Analysis of desmin and vimentin phosphopeptides in cultured avian myogenic cells and their modulation by 8-bromo-adenosine 3',5'-cyclic monophosphate.

The intermediate filament proteins desmin and vimentin are two of the major 32P phosphate acceptors in chicken myotubes differentiating in tissue culture. Analysis of the desmin and vimentin phosphopeptides by two-dimensional tryptic peptide mapping shows that both proteins are phosphorylated at multiple sites, giving rise to 5 phosphopeptides in desmin and as many as 11 in vimentin.
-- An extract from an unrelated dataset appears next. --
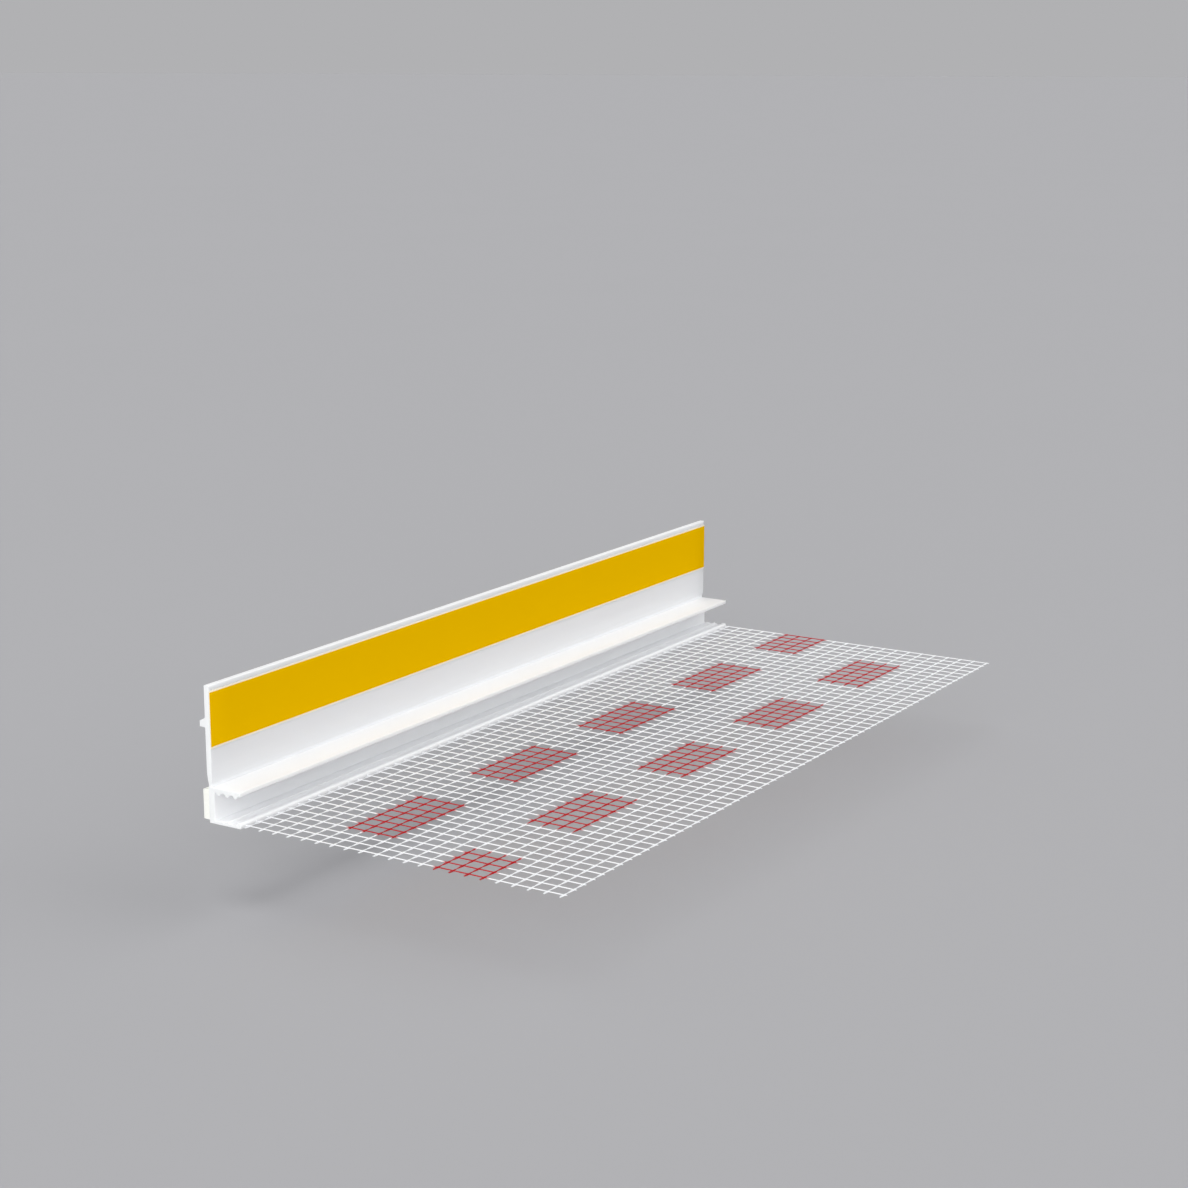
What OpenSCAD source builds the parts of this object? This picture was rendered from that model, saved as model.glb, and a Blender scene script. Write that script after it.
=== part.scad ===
// Plaster connection profile: a PVC channel with a tear-off flange, a foam seal,
// a strip of adhesive tape and a flat glass-fibre mesh that is held in its bottom edge.
// The length runs along Y, the mesh lies on the +X side, and Z is up.

/* [Length] */
// Length of the piece as cut
length = 268.4; // [120:0.1:400]

/* [Channel] */
// Height of the channel, from the underside to the top of the lip
channel_h = 10; // [9:0.1:14]
// Thickness of the back wall
wall_t = 1.9; // [1.2:0.1:2.2]
// Width of the top lip, from the outside of the back wall
lip_w = 10.7; // [10.6:0.1:14]
// Thickness of the top lip
lip_t = 1.1; // [0.8:0.1:1.4]
// Radius of the rounded end of the lip
lip_end_r = 0.15; // [0.1:0.05:0.35]
// Width of the bottom flange, from the outside of the back wall
base_w = 10.8; // [10.7:0.1:14]
// Thickness of the bottom flange
base_t = 0.75; // [0.7:0.05:1.2]
// Radius of the fillets in the two inner corners
corner_r = 0.5; // [0.2:0.1:0.7]

/* [Key ribs] */
// Number of key ribs on each inner face
rib_count = 3; // [1:1:3]
// Distance from the outside of the back wall to the first rib
rib_first = 3.35; // [3.2:0.05:3.6]
// Distance from one rib to the next
rib_pitch = 2.9; // [2.6:0.05:3]
// Height of a rib under the lip
lip_rib_h = 0.75; // [0.5:0.05:0.8]
// Radius of its round top
lip_rib_r = 0.8; // [0.75:0.05:1.2]
// Height of a rib on the bottom flange
base_rib_h = 0.7; // [0.5:0.05:0.8]
// Radius of its wider round top
base_rib_r = 1.5; // [0.9:0.05:1.5]

/* [Outer edge] */
// Height of the thickened edge that holds the mesh
edge_h = 1.5; // [1.4:0.05:1.8]
// Width of the thickened edge
edge_w = 1.3; // [1.2:0.05:1.5]
// Radius of the edge's lower corner
edge_r = 0.3; // [0.1:0.05:0.3]
// Radius of its upper corner
edge_top_r = 0.6; // [0.2:0.05:0.6]
// Plastic left under the mesh
mesh_under = 0.37; // [0.3:0.01:0.45]
// Depth to which each thread is set into the edge, in a pocket of its own
mesh_seat = 0.7; // [0.4:0.05:0.7]

/* [Tear-off flange] */
// Height of the flange above the lip
flange_h = 28.3; // [24:0.1:36]
// Thickness of the flange
flange_t = 1.7; // [1.4:0.05:2]
// How far the flange stands out behind the back wall
flange_back = 0.45; // [0.3:0.05:0.6]
// Radius of the flange's two top corners
flange_top_r = 0.3; // [0.1:0.05:0.5]
// Thickness of the neck where the flange tears off
neck_t = 0.7; // [0.5:0.05:0.8]
// Height of the neck
neck_h = 0.5; // [0.3:0.05:0.8]
// Setback of the neck from the outside of the back wall
neck_back = 0.1; // [0:0.05:0.3]
// Radius of the curve from the neck out to the flange's back
back_curve_r = 20; // [10:1:30]
// Radius of the curve from the neck out to the flange's front
front_curve_r = 5; // [3:0.5:12]

/* [Back rib] */
// Height of the rib's flat lower side above the lip
back_rib_z = 16.6; // [12:0.1:20]
// How far the rib stands out from the flange's back
back_rib_out = 1.85; // [1.4:0.05:2.4]
// Thickness of the rib at its tip
back_rib_t = 1.65; // [1.2:0.05:2]
// Rise of the rib's upper side from its tip to the bevel at its root
back_rib_rise = 0.75; // [0.5:0.05:1.2]
// Width and height of that bevel
back_rib_bevel = 0.4; // [0.1:0.05:0.6]
// Radius of the fillet under the rib
back_rib_r = 0.35; // [0.1:0.05:0.6]

/* [Foam seal] */
// Thickness of the foam
foam_t = 2; // [1.5:0.1:2.2]
// Height of the foam strip
foam_h = 8.5; // [6:0.1:8.6]
// Height of the foam's lower side above the underside
foam_up = 0.85; // [0:0.05:0.9]

/* [Adhesive tape] */
// Width of the tape
tape_w = 15; // [9:0.5:18]
// Thickness of the tape with its liner
tape_t = 0.25; // [0.15:0.05:0.5]
// Bare strip of flange left above the tape
tape_margin = 1.9; // [1:0.05:3]

/* [Mesh] */
// Number of threads that run along the length
long_count = 22; // [6:1:24]
// Distance between the threads that run along the length
long_pitch = 4.75; // [4:0.05:5.5]
// Distance between the threads that run across
cross_pitch = 4.43; // [4:0.01:5.5]
// Width of a thread that runs along the length
long_w = 0.7; // [0.5:0.05:0.9]
// Width of a thread that runs across
cross_w = 0.6; // [0.5:0.05:0.9]
// Thickness of the mesh
mesh_t = 0.42; // [0.36:0.01:0.45]
// Distance from the plastic edge to the centre of the first thread along the length
lead_in = 1.3; // [0.8:0.01:2]
// Length of the cut thread ends beyond the outermost thread
side_stub = 0.9; // [0.5:0.05:2]
// Length of the cut thread ends before the first thread across
end_stub = 2.1; // [1:0.1:2.2]

/* [Hidden] */

// Smoothness of small and of large round surfaces
round_fn = 48;
wide_fn = 240;

// Overlap that fuses two forms of one piece
fuse = 0.05;

// Stretches of mesh along the length
strip_count = 4;
cross_count = floor((length - end_stub - cross_w / 2) / cross_pitch) + 1;
first_cross_y = -length / 2 + end_stub;

// Places across the section, from the outside of the back wall
first_long_x = base_w + lead_in;
last_long_x = first_long_x + (long_count - 1) * long_pitch;
mesh_from_x = base_w - mesh_seat;
mesh_to_x = last_long_x + side_stub;
flange_front = flange_t - flange_back;
neck_front = neck_back + neck_t;

// Heights above the underside
flange_foot_z = channel_h + neck_h;
flange_top_z = channel_h + flange_h;
tape_z = flange_top_z - tape_margin - tape_w;

// Half way between the back rib's tip and the mesh's cut edge
mid_x = (mesh_to_x - flange_back - back_rib_out) / 2;

// Height over which an arc that leaves a straight side moves in by the given depth
function curve_h(r, depth) = sqrt(2 * r * depth - depth * depth);

// Flat bar with its two far corners rounded
module round_ended(w, h, r) {
  square([w, h - r]);
  translate([r, 0]) square([w - 2 * r, h]);
  for (x = [r, w - r]) translate([x, h - r]) circle(r, $fn = round_fn);
}

// Fillet that fills the corner between the X and Y axes
module corner_fillet(r) {
  difference() {
    translate([-fuse, -fuse]) square(r + fuse);
    translate([r, r]) circle(r, $fn = round_fn);
  }
}

// What is cut away where a straight side curves in to the neck
module neck_curve(r, depth) {
  difference() {
    translate([-fuse, -fuse]) square([depth + fuse, curve_h(r, depth) + fuse]);
    translate([r, curve_h(r, depth)]) circle(r, $fn = wide_fn);
  }
}

// Key ribs with round tops, standing on the X axis
module key_ribs(h, r) {
  for (i = [0 : rib_count - 1]) translate([rib_first + i * rib_pitch, 0]) intersection() {
    translate([-r - fuse, -fuse]) square([2 * (r + fuse), h + 2 * fuse]);
    translate([0, h - r]) circle(r, $fn = round_fn);
  }
}

// Thickened edge, which ends the bottom flange
module thick_edge() {
  foot_w = edge_w - edge_r;
  top_w = edge_w - edge_top_r;
  square([foot_w, edge_h - edge_top_r]);
  square([top_w, edge_h]);
  translate([0, edge_r]) square([edge_w, edge_h - edge_top_r - edge_r]);
  translate([foot_w, edge_r]) circle(edge_r, $fn = round_fn);
  translate([top_w, edge_h - edge_top_r]) circle(edge_top_r, $fn = round_fn);
}

// Channel: back wall, bottom flange with its thick outer edge, and top lip
module channel_section() {
  square([wall_t, channel_h]);
  square([base_w - edge_w + fuse, base_t]);
  translate([base_w - edge_w, 0]) thick_edge();
  translate([0, channel_h]) rotate(-90) round_ended(lip_t, lip_w, lip_end_r);
  translate([0, base_t]) key_ribs(base_rib_h, base_rib_r);
  translate([0, channel_h - lip_t]) mirror([0, 1]) key_ribs(lip_rib_h, lip_rib_r);
  translate([wall_t, base_t]) corner_fillet(corner_r);
  translate([wall_t, channel_h - lip_t]) mirror([0, 1]) corner_fillet(corner_r);
}

// Flange that tears off at its neck. The neck reaches up into the foot of the flange, and
// the two curves stop a little inside the neck's sides.
module flange_section() {
  translate([neck_back, channel_h - fuse]) square([neck_t, 2 * neck_h + fuse]);
  difference() {
    translate([-flange_back, flange_foot_z]) round_ended(flange_t, flange_h - neck_h, flange_top_r);
    translate([-flange_back, flange_foot_z]) neck_curve(back_curve_r, flange_back + neck_back + fuse);
    translate([flange_front, flange_foot_z])
      mirror([1, 0]) neck_curve(front_curve_r, flange_front - neck_front + fuse);
  }
}

// Rib on the flange's back, flat below, and above sloped up to a bevel
module back_rib_section() {
  translate([-flange_back, channel_h + back_rib_z]) mirror([1, 0]) {
    polygon([
      [-fuse, 0], [back_rib_out, 0], [back_rib_out, back_rib_t],
      [back_rib_bevel, back_rib_t + back_rib_rise],
      [-fuse, back_rib_t + back_rib_rise + back_rib_bevel + fuse]
    ]);
    mirror([0, 1]) corner_fillet(back_rib_r);
  }
}

// Straight piece of the given section, centred along the length
module along(section_length) {
  translate([0, section_length / 2, 0]) rotate([90, 0, 0]) linear_extrude(section_length) children();
}

// Moves a piece from the back wall's corner to the middle of the footprint
module placed() {
  translate([-mid_x, 0, 0]) children();
}

// Threads across the mesh, from number first to number last and out to the given place
module cross_threads(first, last, to_x) {
  for (j = [first : last])
    translate([mesh_from_x, first_cross_y + j * cross_pitch - cross_w / 2])
      square([to_x - mesh_from_x, cross_w]);
}

module at_mesh_level() {
  translate([0, 0, mesh_under]) linear_extrude(mesh_t) children();
}

module pvc_profile() {
  color("whitesmoke") placed() difference() {
    along(length) {
      channel_section();
      flange_section();
      back_rib_section();
    }
    at_mesh_level() cross_threads(0, cross_count - 1, base_w + fuse);
  }
}

module foam_seal() {
  color("ivory") placed() along(length) translate([-foam_t, foam_up]) square([foam_t, foam_h]);
}

module adhesive_tape() {
  color("goldenrod") placed() along(length) translate([flange_front, tape_z]) square([tape_t, tape_w]);
}

// One stretch of the mesh, which holds the threads across from number first to number last
module mesh_strip(strip) {
  first = floor(strip * cross_count / strip_count);
  last = floor((strip + 1) * cross_count / strip_count) - 1;
  from_y = first == 0 ? -length / 2 : first_cross_y + (first - 0.5) * cross_pitch;
  to_y = last == cross_count - 1 ? length / 2 : first_cross_y + (last + 0.5) * cross_pitch;
  color("white") placed() at_mesh_level() {
    for (i = [0 : long_count - 1])
      translate([first_long_x + i * long_pitch - long_w / 2, from_y]) square([long_w, to_y - from_y]);
    cross_threads(first, last, mesh_to_x);
  }
}

pvc_profile();
foam_seal();
adhesive_tape();
mesh_strip(0);  // mesh_strip_1
mesh_strip(1);  // mesh_strip_2
mesh_strip(2);  // mesh_strip_3
mesh_strip(3);  // mesh_strip_4
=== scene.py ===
"""Dresses a plaster connection profile: plastic, foam seal, adhesive tape and woven mesh."""

import math

import bmesh
import bpy
import numpy as np
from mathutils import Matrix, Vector
from mathutils.geometry import tessellate_polygon


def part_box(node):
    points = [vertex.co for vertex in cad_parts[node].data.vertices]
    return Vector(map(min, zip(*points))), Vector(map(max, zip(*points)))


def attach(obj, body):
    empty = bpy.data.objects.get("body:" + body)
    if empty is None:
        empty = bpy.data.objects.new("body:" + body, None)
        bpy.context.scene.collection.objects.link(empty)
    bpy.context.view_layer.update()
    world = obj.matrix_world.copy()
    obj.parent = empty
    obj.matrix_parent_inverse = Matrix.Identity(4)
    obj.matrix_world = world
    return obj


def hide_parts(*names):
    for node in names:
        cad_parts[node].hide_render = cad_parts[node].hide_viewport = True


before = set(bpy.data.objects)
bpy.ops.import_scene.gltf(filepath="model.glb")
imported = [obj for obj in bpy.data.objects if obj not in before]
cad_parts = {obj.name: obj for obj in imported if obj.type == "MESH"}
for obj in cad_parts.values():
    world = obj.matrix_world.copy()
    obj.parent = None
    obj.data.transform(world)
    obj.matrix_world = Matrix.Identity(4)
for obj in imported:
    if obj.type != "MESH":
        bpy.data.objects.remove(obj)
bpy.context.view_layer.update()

# Sizes are in millimetres and become metres when a piece is made
MM = 0.001
UP = np.array([0.0, 0.0, 1.0])
ALONG = np.array([0.0, 1.0, 0.0])
ACROSS = np.array([1.0, 0.0, 0.0])

# Extruded profile
CORNER_R = 0.12
CORNER_STEPS = 4
SHARP_TURN = 35
CUT_EDGE_R = 0.07
CUT_EDGE_STEPS = 3
RING_STEP = 8.0

# Longest cut back from a corner, as a share of the shorter side beside it
MAX_CUT_BACK = 0.45

# A solid's cut face: how near the end its points lie, and the digits that tell two points apart
FACE_REACH = 0.001
FACE_DIGITS = 4

# Faces that meet at more degrees than this keep a sharp edge, on most pieces and on the yarns
CREASE = 40
YARN_CREASE = 60

# Ribs on the bottom flange, from the wall's back face: they lie a little lower than in the solid
BASE_T = 0.75
BASE_RIBS = (1.95, 9.55)
BASE_RIB_TOP = 1.45
BASE_RIB_SHARE = 0.42

# How deep light spreads in the white plastic, and the heights between which the flange's white is
# painted greyer as shade, with the softness of that painted shade's edges
PVC_DEPTH = 1.2
FLANGE_PAINTED_SHADE = (10.7, 37.9)
FLANGE_SOFT = 1.0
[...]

Addition of the cAMP analogue 8-bromoadenosine 3',5'-cyclic monophosphate (8-BrcAMP) to the culture medium of mature (8-day-old) myotubes results in a 2- to 3-fold increase in PO4 incorporation into desmin and vimentin. Two-dimensional tryptic analysis of desmin and vimentin from 8-BrcAMP-treated myotubes shows increased 32PO4 incorporation into a subset of the phosphopeptides observed in control cells. Comparison of phosphopeptides from the two proteins shows the presence of at least three comigrating peptides. All three comigrating peptides exhibit cAMP-dependent increases in 32PO4 incorporation in vimentin, while only two of the three exhibit 8-BrcAMP-dependent responses in desmin. While these peptides are the only two that are sensitive to 8-BrcAMP in desmin, vimentin contains additional peptides that exhibit increased 32PO4 incorporation in response to 8-BrcAMP. This result suggests the existence of both common and distinct phosphorylation sites between desmin and vimentin that may be differentially regulated by cAMP. Thus, desmin and vimentin, even though structurally related, may be capable of responding differently to physiological stimuli.[1]